Steps eight and nine: Blessed are those who are persecuted for righteousness’ sake, for theirs is the kingdom of heaven. Blessed are you when people revile you and persecute you and utter all kinds of evil against you falsely on my account. Rejoice and be glad, for your reward is great in heaven, for in the same way they persecuted the prophets who were before you.

The eighth and ninth beatitudes summarize and conclude what Jesus is getting at. Jesus is getting at this: these beatitudes are about persecution for righteousness and for Jesus just as the prophets were persecuted. And truth be told this is something many of us in America will never fully comprehend. We believe Jesus is referring to folks like Tim Tebow, Kirk Cameron, or Phil Robertson. But he’s not. I think he’s referring to Elijah hiding in his cave from Jezebel or Peter hanging upside down, or James being beheaded, or John being boiled alive, or the hundreds of martyrs burned at the stake, or the hundreds of Baptist ministers imprisoned for preaching without a licenses, or the Christians in other countries who have to flee in order to live, or the ones lynched, bombed, or a cross burned in the yard. I think Jesus is referring, not to millionaire celebrities, but the ones, like the prophets, find themselves nailed to a cross.

In other words: Blessed are those who suffer because of their practices of loyalty to Jesus and to justice. (Stassen pg.46).

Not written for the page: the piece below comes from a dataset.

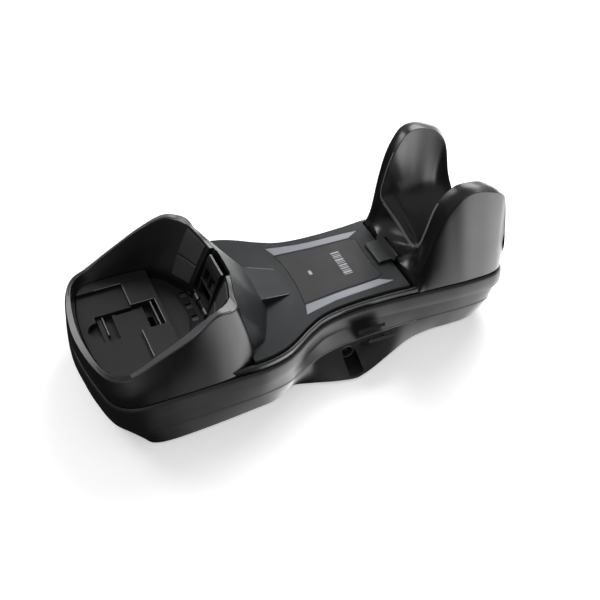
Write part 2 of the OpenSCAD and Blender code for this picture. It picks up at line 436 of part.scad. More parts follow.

These beatitudes are not a guide to right living or a guide to perfect happiness or to your best life now. They are a call. A call of complete surrender to the will and reign of God in our lives, in our community, in our nation, and in the world. These virtues cannot be obtained without complete surrender. Jesus said those who love me keep my commands. These nine steps of the reign of God cannot be kept if we do not surrender to the One who gave them. Let us turn our past, present, and future over to the untamed will of God. Let us surrender together.